VIII. Even more generous than FFVII in terms of character customization, this is arguably the single most customizable collection of characters in the series. Using the junction system, you can individually adjust every stat for each character, and decide exactly what kinds of skills and abilities you want them to have. Also, the card minigame by itself is actually more fun than Final Fantasy IV in its entirety. People complain that it's too easy to make broken characters, but to me that's more a matter of self-control than a problem with the game itself. If you destroy the game's difficulty/fun with your super junctions, you only have yourself to blame.
X. This is the first time I'm going to mention story, because IMO this is the first time in the list that a Final Fantasy has had a story worth mentioning. The fact that the characters have voices and facial expressions and body language just make the whole experience that much more engaging. The sphere grid starts out a little restrictive, but that goes away fast, opening up customization greatly. Also, the new battle system finally gets away from that tired old ATB gauge, letting you plan out your battles several moves in advance (which can save your life in a couple of the really tough boss fights). Some people complain that the game is too linear. To these people I say all FF games are linear; this one just does a worse job of hiding it than the rest.
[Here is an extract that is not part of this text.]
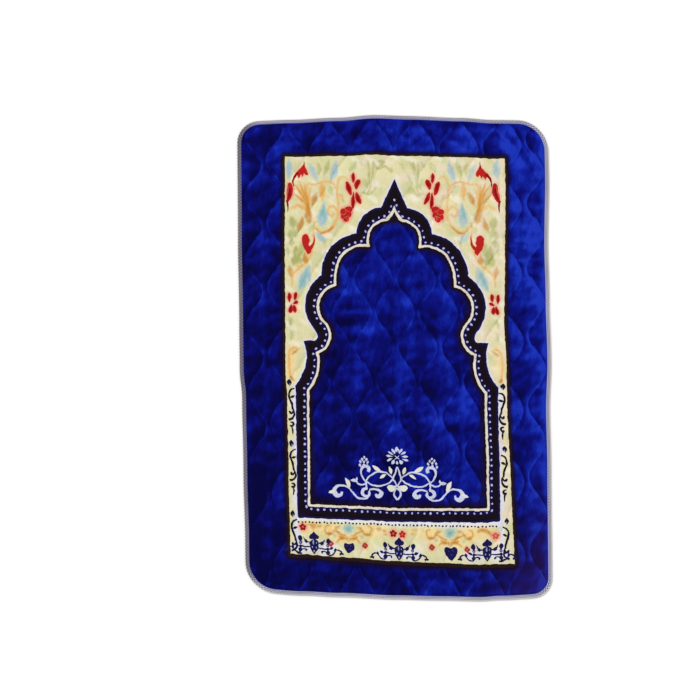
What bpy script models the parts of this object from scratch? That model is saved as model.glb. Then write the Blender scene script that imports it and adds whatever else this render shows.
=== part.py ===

XII. No more random encounters. That alone is reason enough to put this game on top. Add to that a refreshingly different story (there's that word again), a truly interesting world brought to life by all the interesting little tidbits of information you pick up on your travels (read the bestiary if you don't believe me), a gambit system that takes the tediousness out of grinding without taking the fun out of battles in general, monster hunting for that extra bit of challenge, and a fair amount of character customization via gambits and the license grid, and you've got yourself one fine game.
And that's all. I can't rank Final Fantasy XI because I haven't played it. Ditto for Final Fantasy XIII. I suppose if I wanted to, I could include X-2 somewhere (probably right before FFX), but since it technically isn't part of the main series I left it out. Anyway, if you took the time to read all this, you are a more patient person than I am. If not, then this is for you:
tl;dr version: (worst) IV < I < II < III < VI < IX < V < VII < VIII < X < XII (best); XI and XIII = no comment
Feel free to agree with everything I just said. Or, if you really think you must, go ahead and tell me why I'm wrong/crazy/a terrible person for liking a game you hate/hating a game you like/crushing you beneath a towering wall of text. Heck, even let me know if you think that Final Fantasy is bad and that I should feel bad for liking it. Or don't. It's up to you.